Tuesday, September 2, 2014

Dua Tantangan Besar Ekonomi Pada Pemerintahan Jokowi

Dua tantangan ekonomi bakal segera menghadang pemerintahan presiden terpilih Joko Widodo pada 20 Oktober nanti. Satu berasal dari dalam negeri dan satunya lagi datang dari luar negeri. Menteri Keuangan Muhamad Chatib Basri mengatakan 2015 merupakan tahun yang berat. “Lebih berat dari tahun ini dan tahun lalu,” kata Chatib dalam wawancaranya pekan lalu.

Hal pertama yang harus dihadapai pemerintahan Jokowi, ujar dia, adalah menaikkan harga bahan bakar minyak bersubsidi. Kebijakan ini, mau-tidak mau, akan berdampak pada kenaikan inflasi. “Imbasnya, jumlah orang miskin akan ikut meningkat,” tuturnya.

Tantangan kedua berasal dari Amerika Serikat. Bank sentral Amerika, Federal Reserve, bakal menaikkan tingkat suku bunga hingga lebih dari 100 basis poin. Langkah The Fed ini akan berdampak pada negara-negara berkembang (emerging market), tidak terkecuali Indonesia. “Ada pembalikan arus modal,” kata Chatib.

Aliran modal keluar ini akan memicu tekanan dalam pasar mata uang dan pengetatan likuiditas. Kebijakan The Fed ini mendorong negara-negara emerging market untuk melakukan penyesuaian kebijakan moneter. “Dengan imbal hasil yang lebih baik di Amerika, membuat uangnya akan kembali, akan pindah ke Amerika,” ujarnya.

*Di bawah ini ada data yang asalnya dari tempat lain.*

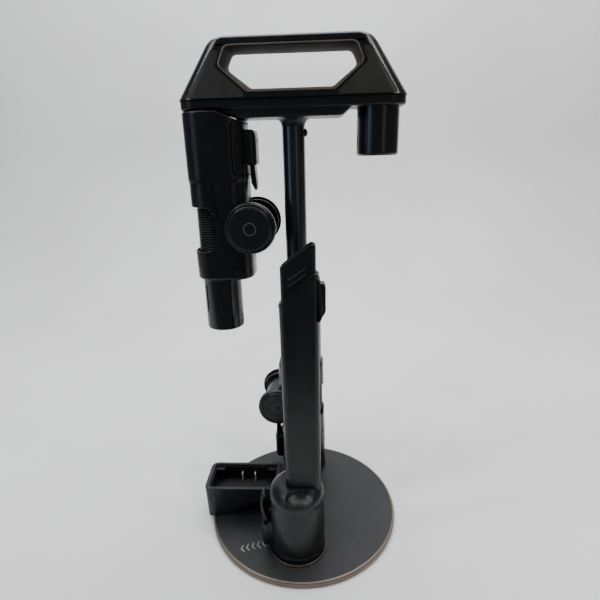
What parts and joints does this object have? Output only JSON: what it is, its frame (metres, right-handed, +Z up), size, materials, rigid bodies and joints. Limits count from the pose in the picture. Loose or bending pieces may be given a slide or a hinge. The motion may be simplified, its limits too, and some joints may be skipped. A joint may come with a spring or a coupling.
{
  "type": "cordless vacuum tool stand",
  "caption": "Round-based stand with carrying head, pegs for two folding hose tools and a crevice tool, and a battery charging dock.",
  "frame": {"origin": "on the surface the stand rests on, on the axis of the pole", "axes": "+Z up, +X along the carrying head towards the bare peg, +Y to the back"},
  "size_m": [0.245, 0.24, 0.562],
  "materials": {
    "painted_steel": "satin powder coat",
    "base_plastic": "fine matte texture with a faint sheen",
    "bronze_metal": "bronze metallic, satin",
    "rubber": "matte",
    "gloss_black": "gloss",
    "pole_metal": "gloss black-blue lacquer",
    "satin_black": "satin",
    "panel_grey": "matte, fine grain",
    "dock_plastic": "satin",
    "dock_inner": "matte",
    "contact_metal": "bright",
    "board": "printed circuit board",
    "tool_black": "satin",
    "knob_black": "satin to gloss",
    "spring_steel": "bright steel",
    "crevice_black": "fine matte"
  },
  "bodies": {
    "stand": {"base_weight": "painted_steel", "base_cover": "base_plastic", "rim_ring": "bronze_metal", "foot_pads": "rubber", "base_screws": "painted_steel", "front_post": "gloss_black", "rear_post": "gloss_black", "post_rings": "bronze_metal", "pole": "pole_metal", "snap_spring": "painted_steel", "head_shell": "satin_black", "handle_trim": "bronze_metal", "side_panel_left": "panel_grey", "side_panel_right": "panel_grey", "head_frame": "satin_black", "head_screws": "painted_steel", "peg_left": "gloss_black", "peg_right": "gloss_black", "dock_housing": "dock_plastic", "dock_tray": "dock_inner", "dock_contacts": "contact_metal", "dock_board": "board", "power_inlet": "dock_inner"},
    "snap": {"snap_button": "knob_black"},
    "left_tool_upper": {"left_tool_upper_casing": "tool_black", "left_tool_socket_sleeve": "gloss_black", "left_tool_hinge_pin": "spring_steel", "left_tool_button_bezel": "knob_black", "left_tool_button_spring": "spring_steel", "left_tool_back_cap": "knob_black", "left_tool_latch_block": "tool_black", "left_tool_latch_spring": "spring_steel"},
    "left_tool_lower": {"left_tool_lower_casing": "tool_black", "left_tool_male_tube": "gloss_black", "left_tool_bellows_hose": "rubber"},
    "left_tool_button": {"left_tool_push_button": "knob_black"},
    "left_tool_latch": {"left_tool_latch_lever": "tool_black"},
    "rear_tool_upper": {"rear_tool_upper_casing": "tool_black", "rear_tool_socket_sleeve": "gloss_black", "rear_tool_hinge_pin": "spring_steel", "rear_tool_button_bezel": "knob_black", "rear_tool_button_spring": "spring_steel", "rear_tool_back_cap": "knob_black", "rear_tool_latch_block": "tool_black", "rear_tool_latch_spring": "spring_steel"},
    "rear_tool_lower": {"rear_tool_lower_casing": "tool_black", "rear_tool_male_tube": "gloss_black", "rear_tool_bellows_hose": "rubber"},
    "rear_tool_button": {"rear_tool_push_button": "knob_black"},
    "rear_tool_latch": {"rear_tool_latch_lever": "tool_black"},
    "crevice": {"crevice_collar": "crevice_black", "crevice_blade": "crevice_black", "crevice_latch_block": "crevice_black", "crevice_latch_spring": "spring_steel"},
    "crevice_tip": {"crevice_extension": "crevice_black"},
    "crevice_button": {"crevice_release_button": "crevice_black"},
    "crevice_latch": {"crevice_latch_lever": "crevice_black"}
  },
  "joints": [
    {"name": "left_tool_lift_off", "type": "slide", "parent": "stand", "child": "left_tool_upper", "axis": [0, 0, -1], "range_m": [0, 0.06]},
    {"name": "left_tool_fold", "type": "hinge", "parent": "left_tool_upper", "child": "left_tool_lower", "pos_m": [-0.045, 0, 0.3846], "axis": [0, -1, 0], "range_deg": [0, 24], "deforming": ["left_tool_bellows_hose"]},
    {"name": "left_tool_button_press", "type": "slide", "parent": "left_tool_upper", "child": "left_tool_button", "axis": [0, 1, 0], "range_m": [0, 0.003], "stiffness_N_per_m": 500, "springref_m": -0.001, "deforming": ["left_tool_button_spring"]},
    {"name": "left_tool_latch_press", "type": "hinge", "parent": "left_tool_upper", "child": "left_tool_latch", "pos_m": [-0.04315, 0, 0.4551], "axis": [0, 1, 0], "range_deg": [0, 5], "stiffness_Nm_per_rad": 0.4, "springref_deg": -2.86, "deforming": ["left_tool_latch_spring"]},
    {"name": "rear_tool_lift_off", "type": "slide", "parent": "stand", "child": "rear_tool_upper", "axis": [0, 0, 1], "range_m": [0, 0.06]},
    {"name": "rear_tool_fold", "type": "hinge", "parent": "rear_tool_upper", "child": "rear_tool_lower", "pos_m": [-0.0355, 0.084, 0.1236], "axis": [0, -1, 0], "range_deg": [0, 90], "deforming": ["rear_tool_bellows_hose"]},
    {"name": "rear_tool_button_press", "type": "slide", "parent": "rear_tool_upper", "child": "rear_tool_button", "axis": [0, 1, 0], "range_m": [0, 0.003], "stiffness_N_per_m": 500, "springref_m": -0.001, "deforming": ["rear_tool_button_spring"]},
    {"name": "rear_tool_latch_press", "type": "hinge", "parent": "rear_tool_upper", "child": "rear_tool_latch", "pos_m": [-0.03735, 0.084, 0.0531], "axis": [0, 1, 0], "range_deg": [0, 5], "stiffness_Nm_per_rad": 0.4, "springref_deg": -2.86, "deforming": ["rear_tool_latch_spring"]},
    {"name": "crevice_lift_off", "type": "slide", "parent": "stand", "child": "crevice", "axis": [0, 0, 1], "range_m": [0, 0.06]},
    {"name": "crevice_extend", "type": "slide", "parent": "crevice", "child": "crevice_tip", "axis": [0, 0, 1], "range_m": [0, 0.09]},
    {"name": "crevice_button_press", "type": "slide", "parent": "crevice", "child": "crevice_button", "axis": [-1, 0, 0], "range_m": [0, 0.002], "stiffness_N_per_m": 500, "springref_m": -0.001},
    {"name": "crevice_latch_press", "type": "hinge", "parent": "crevice", "child": "crevice_latch", "pos_m": [-0.04035, -0.065, 0.0376], "axis": [0, 1, 0], "range_deg": [0, 3.5], "stiffness_Nm_per_rad": 0.4, "springref_deg": -2.86, "deforming": ["crevice_latch_spring"]},
    {"name": "snap_button_press", "type": "slide", "parent": "stand", "child": "snap", "axis": [-1, 0, 0], "range_m": [0, 0.0025], "stiffness_N_per_m": 600, "springref_m": -0.001, "deforming": ["snap_spring"]}
  ]
}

Dengan kondisi perekonomian global yang seperi itu ditambah keperluan untuk segera menaikkan harga BBM bersubsidi, pengelolaan ekonomi nasional menjadi tidak mudah. “Ini tidak bisa dihindari, kecuali bisa membujuk Janet Yellen (Gubernur The Federal Reserve) supaya tidak menaikkan suku bunga,” tuturnya.

Kondisi ini membuat imbal hasil obligasi Amerika menaik. Akibatnya, apabila Indonesia butuh pembiayaan, akan jadi lebih mahal, karena bunganya menjadi lebih mahal. Karena itu, dari sekarang, kata Chatib, harus disiapkan sumber pembiayaan yang berasal dari dalam negeri.

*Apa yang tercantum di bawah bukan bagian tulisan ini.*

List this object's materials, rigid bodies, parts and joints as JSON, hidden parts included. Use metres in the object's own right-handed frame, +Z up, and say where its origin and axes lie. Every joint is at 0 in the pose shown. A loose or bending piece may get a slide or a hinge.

Sumber pembiayaan yang bisa diharapkan adalah dana Badan Penyelenggara Jaminan Sosial, dana Haji, dan dana pensiun. “Uangnya bisa dibelikan surat utang negara,” katanya. Ketimbang dana-dana tersebut ditaruh di pasar modal yang tidak mendapat jaminan, lebih baik dibelikan obligasi pemeritah. “Tidak mungkin default (gagal bayar). Pasti dibayar," ujarnya.

Di samping mengandalkan sumber pembiayaan dalam negeri, pemerintah juga mulai mengurangi ketergantungan terhadap dolar AS. “Kami juga mulai menggarap euro dan sukuk. Makanya, saya kemarin ke Jedah dan Dubai,” tuturnya.